The company faced an entirely new level of competition when global retailing giant Wal-Mart announced its acquisition of the Asda supermarket group. That chain's traditionally strong presence in the northern regions of England caused many analysts to fear for Morrison's future. Indeed, by then Morrison was one of the few remaining regional players in a market now entirely dominated by national supermarket groups, while the entry of Wal-Mart in the United Kingdom promised to force new globalization moves among that country's largest supermarket groups.

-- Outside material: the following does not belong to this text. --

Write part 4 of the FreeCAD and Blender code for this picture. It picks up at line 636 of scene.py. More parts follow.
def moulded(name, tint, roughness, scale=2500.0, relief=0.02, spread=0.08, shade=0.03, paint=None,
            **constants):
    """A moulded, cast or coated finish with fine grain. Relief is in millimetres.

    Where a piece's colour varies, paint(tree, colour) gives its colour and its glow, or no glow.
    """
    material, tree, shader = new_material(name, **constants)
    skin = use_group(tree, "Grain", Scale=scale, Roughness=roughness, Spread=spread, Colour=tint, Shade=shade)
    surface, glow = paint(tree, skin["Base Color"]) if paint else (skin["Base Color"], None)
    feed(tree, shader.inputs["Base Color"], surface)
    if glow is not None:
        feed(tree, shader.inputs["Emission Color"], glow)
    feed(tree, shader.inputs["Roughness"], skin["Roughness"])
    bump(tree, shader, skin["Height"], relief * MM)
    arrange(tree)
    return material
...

Yet Morrison, which continued its own steady national expansion, continued to buck the trend, even showing steady profit and sales growth in the late 1990s. The company's control of its supply and distribution left it less vulnerable to the price wars raging elsewhere in the sector. Stepping up this end of its business, Morrison completed a new investment program in its Farmers Boy subsidiary with an opening of a new 180,000-square-foot processing facility. At the same time, the company continued to acquire stores, including three superstores from Cooperative Retail Services, based in London. Celebrating its 100th anniversary in 1999, the company opened its 100th Morrison supermarket. By mid-2000, the company had completed a new round of store openings and acquisitions, bringing its total store holdings to close to 110 stores.

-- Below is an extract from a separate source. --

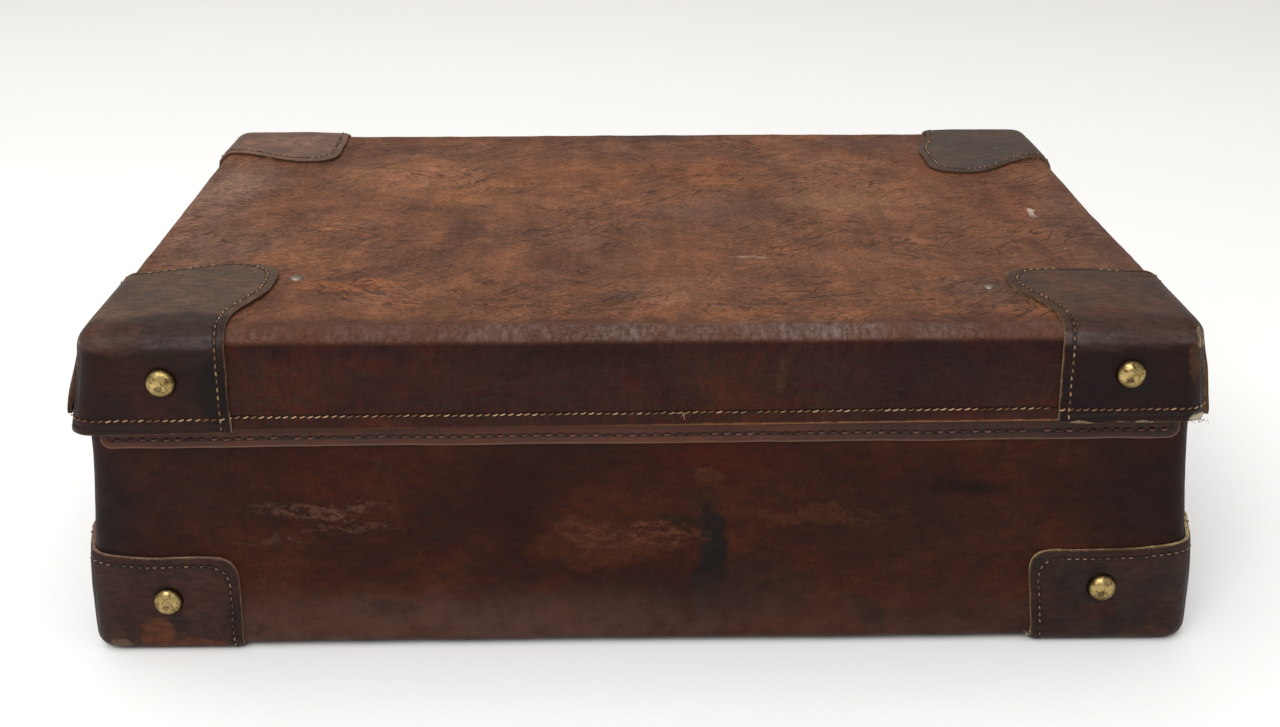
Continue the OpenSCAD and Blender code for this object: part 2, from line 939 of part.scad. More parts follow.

Ken Morrison, nearing 70 years old, remained at the helm of the company as chairman. Yet the succession of the company began to be called into question. Despite having turned over the managing director's position to John Dowd in 1997, Morrison's hands-on approach to his father's company remained an important factor in the firm's ability to compete in the crushing British supermarket climate. Morrison continued to insist at the turn of the company's second century that he would remain with the company, as he told the Daily Telegraph, 'as long as I am enjoying it.'

Principal Subsidiaries: Farmers Boy Ltd.; Farock Insurance Company Ltd.; Holsa Ltd.; Neerock Ltd.; Wm. Morrison Produce Ltd.

Principal Competitors: ASDA Group Limited; Boots Company Plc; Budgens Plc; Greggs Plc; Iceland Group Plc; J Sainsbury Plc; John Lewis Partnership Plc; Marks & Spencer Plc; Safeway plc; Somerfield Plc; Tesco Plc.

Further Reading:

  • Herbert, Ian, 'The Proof Is in the Pudding,' Independent, September 29, 1999, p. 1.
  • Rankine, Kate, 'Plain Speaking, Plain Selling, Plain Sailing,' Daily Telegraph, July 29, 2000, p. 31.
  • Wootliff, Benjamin, 'Morrison Wins with Shoppers,' Daily Telegraph, September 22, 2000.